> GIVEN REQUEST
Reproduce exactly and only the lines running from the one with "part finishes it." through the one with "arch_tab_u = split_u", both end lines included.

> THE INPUT
- - - - -

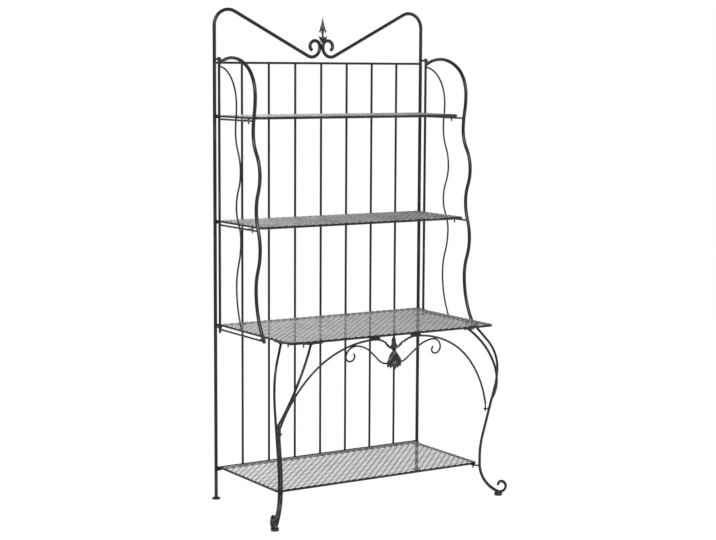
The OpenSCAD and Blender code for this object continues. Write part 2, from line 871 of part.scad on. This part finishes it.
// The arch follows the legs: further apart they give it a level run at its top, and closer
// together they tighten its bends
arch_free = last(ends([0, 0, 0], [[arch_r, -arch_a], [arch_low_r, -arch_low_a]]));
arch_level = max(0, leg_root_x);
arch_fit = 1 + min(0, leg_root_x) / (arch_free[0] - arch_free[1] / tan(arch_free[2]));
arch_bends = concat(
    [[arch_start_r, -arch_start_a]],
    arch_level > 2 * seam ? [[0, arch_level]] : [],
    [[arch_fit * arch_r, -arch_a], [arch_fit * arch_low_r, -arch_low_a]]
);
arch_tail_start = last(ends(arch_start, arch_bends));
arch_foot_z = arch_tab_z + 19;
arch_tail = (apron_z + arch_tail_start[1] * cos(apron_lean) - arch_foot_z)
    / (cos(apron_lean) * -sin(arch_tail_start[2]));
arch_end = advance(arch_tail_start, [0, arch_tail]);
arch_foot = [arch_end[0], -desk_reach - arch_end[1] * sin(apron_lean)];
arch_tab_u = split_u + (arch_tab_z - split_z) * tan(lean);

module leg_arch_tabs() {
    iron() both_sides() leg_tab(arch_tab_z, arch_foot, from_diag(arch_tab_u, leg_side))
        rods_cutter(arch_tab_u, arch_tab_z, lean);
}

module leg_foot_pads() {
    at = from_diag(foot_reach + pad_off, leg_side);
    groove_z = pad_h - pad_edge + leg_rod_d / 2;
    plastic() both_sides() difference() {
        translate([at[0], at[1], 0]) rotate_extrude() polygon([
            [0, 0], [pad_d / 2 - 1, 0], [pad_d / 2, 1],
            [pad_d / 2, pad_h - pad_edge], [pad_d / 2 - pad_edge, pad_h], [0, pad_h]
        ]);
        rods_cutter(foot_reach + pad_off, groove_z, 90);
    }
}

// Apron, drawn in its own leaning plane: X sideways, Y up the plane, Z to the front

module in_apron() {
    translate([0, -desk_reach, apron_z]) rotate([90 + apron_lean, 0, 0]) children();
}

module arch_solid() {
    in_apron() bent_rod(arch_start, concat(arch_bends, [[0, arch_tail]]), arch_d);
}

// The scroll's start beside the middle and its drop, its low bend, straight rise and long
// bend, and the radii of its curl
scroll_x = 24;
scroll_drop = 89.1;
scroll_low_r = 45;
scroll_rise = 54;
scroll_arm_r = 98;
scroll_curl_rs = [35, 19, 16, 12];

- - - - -

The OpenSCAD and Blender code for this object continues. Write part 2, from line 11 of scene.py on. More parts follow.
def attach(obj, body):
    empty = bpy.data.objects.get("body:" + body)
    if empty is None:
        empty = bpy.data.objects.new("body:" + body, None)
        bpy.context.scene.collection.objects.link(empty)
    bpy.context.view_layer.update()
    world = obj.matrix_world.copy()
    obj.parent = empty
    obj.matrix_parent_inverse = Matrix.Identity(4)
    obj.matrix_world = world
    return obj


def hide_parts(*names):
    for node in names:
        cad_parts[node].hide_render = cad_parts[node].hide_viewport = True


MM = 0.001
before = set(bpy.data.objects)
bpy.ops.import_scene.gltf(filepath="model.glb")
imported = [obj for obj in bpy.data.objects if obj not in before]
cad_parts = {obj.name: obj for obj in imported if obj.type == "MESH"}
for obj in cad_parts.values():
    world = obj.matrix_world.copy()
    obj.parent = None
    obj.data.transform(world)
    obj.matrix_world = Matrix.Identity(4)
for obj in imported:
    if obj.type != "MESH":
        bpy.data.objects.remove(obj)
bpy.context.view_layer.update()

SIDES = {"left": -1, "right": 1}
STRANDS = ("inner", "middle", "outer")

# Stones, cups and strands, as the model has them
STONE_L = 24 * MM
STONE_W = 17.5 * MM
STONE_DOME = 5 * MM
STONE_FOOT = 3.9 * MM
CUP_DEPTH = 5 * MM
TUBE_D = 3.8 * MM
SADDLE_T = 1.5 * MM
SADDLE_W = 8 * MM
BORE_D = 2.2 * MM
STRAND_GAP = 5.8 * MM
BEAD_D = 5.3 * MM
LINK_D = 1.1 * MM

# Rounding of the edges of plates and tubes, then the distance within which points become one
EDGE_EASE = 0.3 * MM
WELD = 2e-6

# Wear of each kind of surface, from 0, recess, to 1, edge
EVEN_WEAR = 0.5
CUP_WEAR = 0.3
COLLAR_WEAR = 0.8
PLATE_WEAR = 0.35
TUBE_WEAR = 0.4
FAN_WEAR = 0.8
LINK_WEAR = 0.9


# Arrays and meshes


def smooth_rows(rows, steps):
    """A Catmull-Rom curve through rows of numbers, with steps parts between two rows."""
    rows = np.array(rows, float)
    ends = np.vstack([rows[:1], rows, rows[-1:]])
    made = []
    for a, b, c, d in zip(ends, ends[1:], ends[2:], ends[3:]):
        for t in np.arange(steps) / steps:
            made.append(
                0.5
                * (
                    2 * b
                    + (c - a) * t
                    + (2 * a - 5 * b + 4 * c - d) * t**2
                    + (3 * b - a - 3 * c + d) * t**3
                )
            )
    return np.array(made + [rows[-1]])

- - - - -

> RESULT FOR THIS EXERCISE
The OpenSCAD and Blender code for this object continues. Write part 2, from line 871 of part.scad on. This part finishes it.
// The arch follows the legs: further apart they give it a level run at its top, and closer
// together they tighten its bends
arch_free = last(ends([0, 0, 0], [[arch_r, -arch_a], [arch_low_r, -arch_low_a]]));
arch_level = max(0, leg_root_x);
arch_fit = 1 + min(0, leg_root_x) / (arch_free[0] - arch_free[1] / tan(arch_free[2]));
arch_bends = concat(
    [[arch_start_r, -arch_start_a]],
    arch_level > 2 * seam ? [[0, arch_level]] : [],
    [[arch_fit * arch_r, -arch_a], [arch_fit * arch_low_r, -arch_low_a]]
);
arch_tail_start = last(ends(arch_start, arch_bends));
arch_foot_z = arch_tab_z + 19;
arch_tail = (apron_z + arch_tail_start[1] * cos(apron_lean) - arch_foot_z)
    / (cos(apron_lean) * -sin(arch_tail_start[2]));
arch_end = advance(arch_tail_start, [0, arch_tail]);
arch_foot = [arch_end[0], -desk_reach - arch_end[1] * sin(apron_lean)];
arch_tab_u = split_u + (arch_tab_z - split_z) * tan(lean);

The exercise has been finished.